Fighting the Stereotype

Housing segregation is a tragedy. Yet, perhaps even more disheartening is that this system continues; despite the fact that successful alternatives are readily available, we fail to embrace them. In a case study of an affordable housing complex built in a wealthy New Jersey suburb, the sociologist Douglas Massey found that when affordable housing was constructed and located thoughtfully, none of the classic fears about crime or fiscal impact materialized. In this case, a small housing community, Ethel Lawrence Homes(pictured above), allows families earning between 10 and 60 percent of the median income, to move out of rent-controlled apartments in inner-city Camden and into the affluent environment of Mount Laurel. It took decades of tireless advocacy to build the development, which proved to be an overall success: there were no consequent adverse effects on property taxes, property values, or crime rates, as the development’s opponents had feared. In fact, after its construction, many long-time residents of Mount Laurel were unaware of the new complex. The study shows that building affordable housing complexes in areas of opportunity will not only provide valuable resources to the residents of the complexes, but also will not disrupt current neighborhoods, if they are planned carefully and thoughtfully.

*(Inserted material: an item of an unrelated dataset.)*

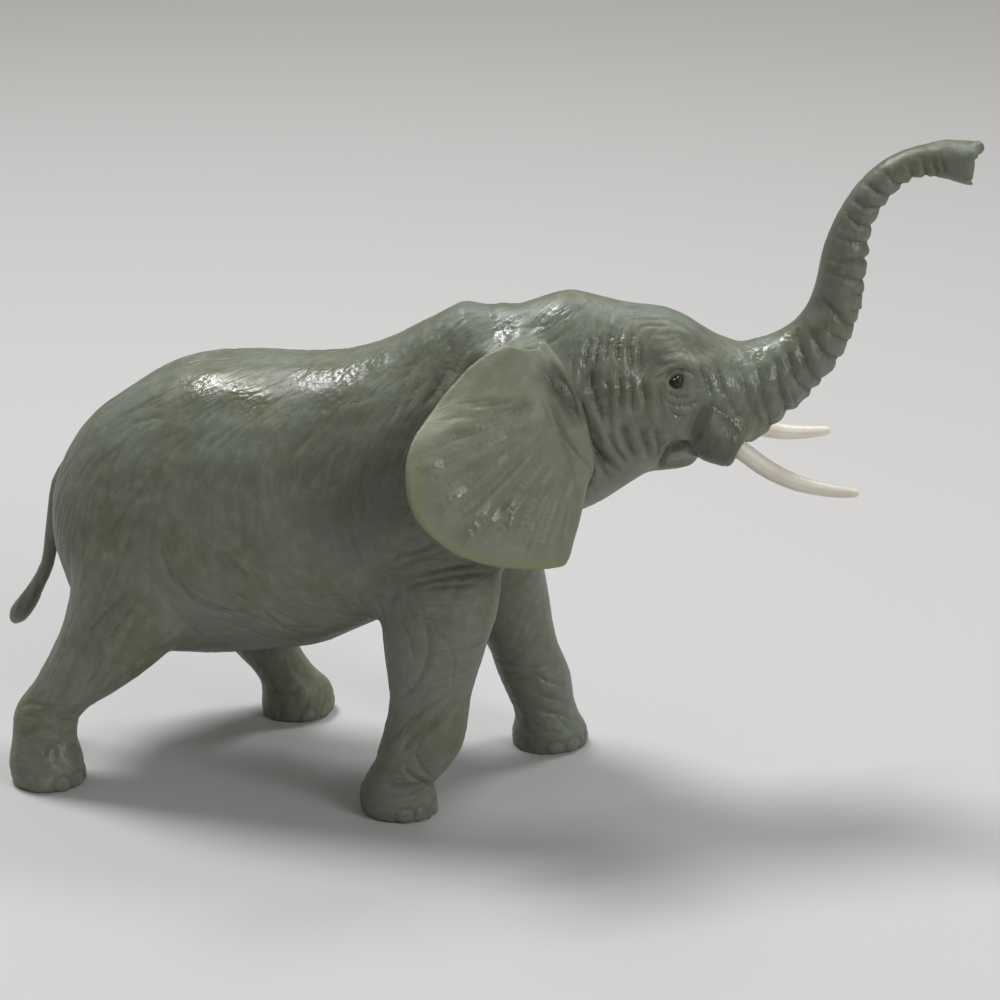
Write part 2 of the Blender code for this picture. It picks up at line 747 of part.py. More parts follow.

We are at a critical point where our cities and towns can either continue to exclude deserving potential residents, or they can rise to accommodate the growing housing need. It is also time for the racialized stereotype of low-cost housing to change, as an increasing number of Americans are burdened by the costs of living, from wealthy residents in Seattle to young graduates looking to live in thriving cities. When we create mixed income housing that allows for diversity in opportune spaces, we are also meeting their needs. It is time to fight back against the exclusionary and racialized policies of affluent suburban areas.